A better way is to organize around when and where you use things. Keep your in-transit essentials together. Keep your shower items together. Keep your outdoor protection together so you can grab them before leaving for the day.
This matters because clutter is often about access, not just quantity. A bag feels chaotic when you have to unpack everything to find one item. When products are grouped by use, you’re less likely to overpack because the gaps become more obvious. You can quickly tell whether you’re carrying three versions of the same function or missing something important.
Let the trip length set the limit
A weekend trip does not need a ten-day toiletry strategy. This sounds obvious, but it’s one of the most common packing mistakes. We often pack according to the broad category of travel rather than the actual number of days.
For one to three days, keep it ruthlessly simple. You need enough to stay clean, comfortable, and protected. For four to seven days, add only what supports repetition, such as a little more hair care or a refillable basic. For longer trips, durability matters more, so choose compact products that can hold up through repeated use without taking over your bag.
The more mobile the trip, the more valuable simplicity becomes. If you’re moving between hotels, trains, airports, and trail stops, every extra bottle becomes more annoying than reassuring.

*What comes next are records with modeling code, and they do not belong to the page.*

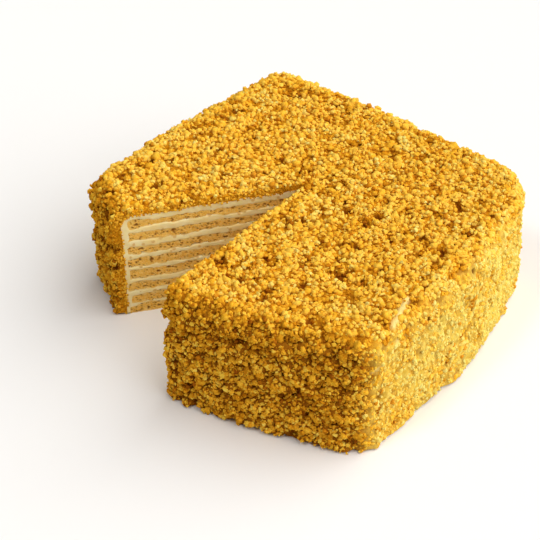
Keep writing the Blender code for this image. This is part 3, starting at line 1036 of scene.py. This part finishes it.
def places_on_cut(core, spacing, draw):
    """Scattered places on the crumb coat's two cut faces: points and outward directions."""
    points, outs = [], []
    for cap, angle in zip(core["caps"], CUTS):
        length = np.linalg.norm(np.diff(cap[-1], axis=0), axis=1).sum()
        spots = shaken_pattern(length, CRUMB_THICKNESS, spacing, draw)
        station = spots[:, 0] / length * (cap.shape[1] - 1)
        row = spots[:, 1] / CRUMB_THICKNESS * (cap.shape[0] - 1)
        points.append(sample(cap, row, station))
        outs.append(np.broadcast_to(cut_normal(angle), points[-1].shape))
    return np.concatenate(points), np.concatenate(outs)


def turned_at_random(shapes, draw):
    """The shapes turned by random unit quaternions (w, q): a point v goes to v + 2 * q x (w * v + q x v)."""
    spins = unit(draw.normal(size=(len(shapes), 4)))[:, None]
    axes = spins[..., 1:]
    return shapes + 2 * np.cross(axes, spins[..., :1] * shapes + np.cross(axes, shapes))


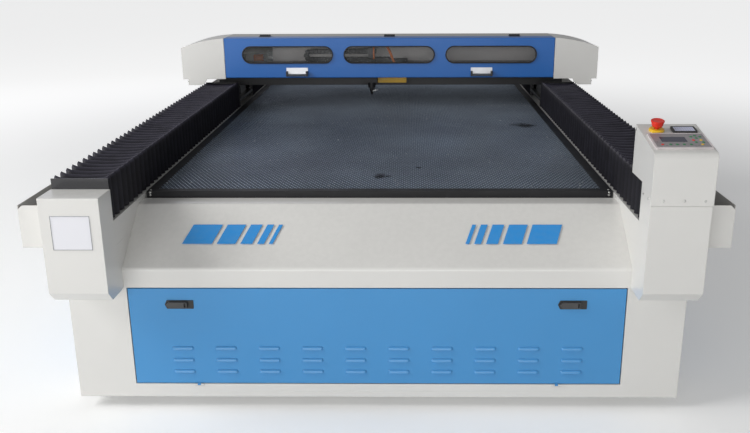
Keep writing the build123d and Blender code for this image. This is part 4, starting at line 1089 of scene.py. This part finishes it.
def make_gaskets(front):
    """The rubber gaskets round the windows."""
    low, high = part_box("windows")
    height = high.z - low.z - 2 * WINDOW_MARGIN
    width = high.x - low.x - 2 * WINDOW_PITCH - 2 * WINDOW_MARGIN
    section = rounded_section("lip", 13, 6, 2)
    for n in (1, 2, 3):
        slot = stadium((n - 2) * WINDOW_PITCH, (low.z + high.z) / 2, width, height, front)
        make_strip(f"window_gasket_{n}", slot, section, "gasket", "hood_door", True, 40)
    discard(section)


def make_inner_wall():
    """The white sheet in front of the laser tube, which shows through the windows."""
    start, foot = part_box("laser_tube")[0].y - WALL_SETBACK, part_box("gantry_beam")[1].z

    def wall(form):
        face = start + WALL_SHEET
        add_box(form, (WALL_LEFT, start, foot), (WALL_RIGHT, face, WALL_TOP))
        add_box(form, (WALL_LEFT, face, foot), (WALL_RIGHT, start + WALL_FLANGE, foot + WALL_SHEET))

    # The wall's white is painted grey as shade.
    make_piece("hood_inner_wall", wall, "inner_white", "gantry")


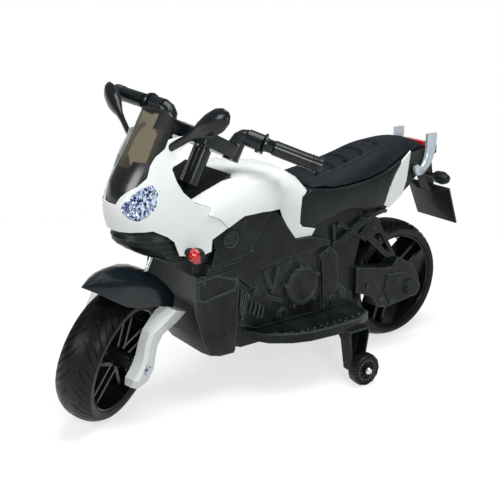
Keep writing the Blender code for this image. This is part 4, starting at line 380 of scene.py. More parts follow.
# %% A modifier that welds and smooths
def smoother(limit):
    """Geometry nodes that weld a moulding and keep edges over the limit, in degrees, sharp."""
    group = bpy.data.node_groups.new(f"smooth_below_{limit:g}", "GeometryNodeTree")
    for way in ("INPUT", "OUTPUT"):
        group.interface.new_socket("Geometry", in_out=way, socket_type="NodeSocketGeometry")

    def step(kind, before=None, settings=None, sockets=None):
        node = group.nodes.new(kind)
        for key, value in (settings or {}).items():
            setattr(node, key, value)
        for key, value in (sockets or {}).items():
            node.inputs[key].default_value = value
        if before:
            group.links.new(before.outputs[0], node.inputs[0])
        return node

    start = step("NodeGroupInput")
    plain = step("GeometryNodeRemoveAttribute", start, None, {"Name": "custom_normal"})
    welded = step("GeometryNodeMergeByDistance", plain, None, {"Distance": WELD})
    skin = step("GeometryNodeSetShadeSmooth", welded, {"domain": "FACE"}, {"Shade Smooth": True})
    crisp = step("GeometryNodeSetShadeSmooth", skin, {"domain": "EDGE"}, {"Shade Smooth": False})
    turn = step("GeometryNodeInputMeshEdgeAngle")
    sharp = step("ShaderNodeMath", turn, {"operation": "GREATER_THAN"}, {1: math.radians(limit)})
    group.links.new(sharp.outputs[0], crisp.inputs["Selection"])
    step("NodeGroupOutput", crisp)
    return group


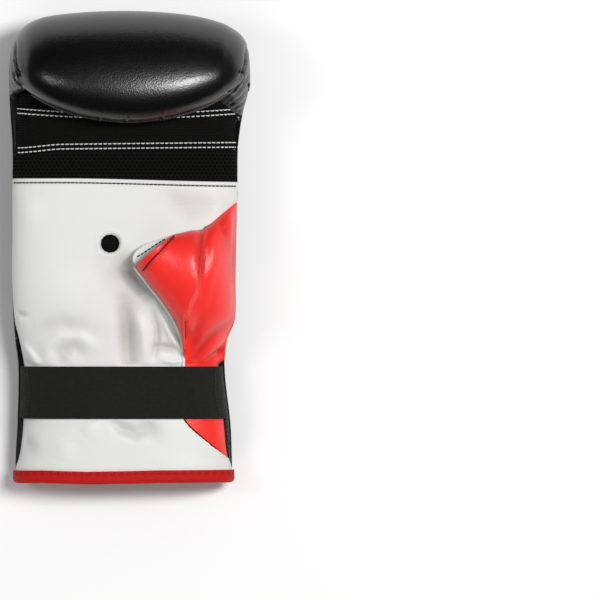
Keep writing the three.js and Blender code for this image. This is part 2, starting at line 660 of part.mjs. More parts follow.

The best travel toiletry bag feels almost boring
That’s a good sign. It means everything inside has a clear job. No random samples. No three-step backup plan. No products that only made the cut because there was still room.
If you want to know how to reduce toiletry clutter while traveling, think less about what you might need and more about what you’ll actually reach for when the day gets busy. The smartest setup is the one that keeps you protected, comfortable, and out the door fast. When your routine gets lighter, the whole trip does too.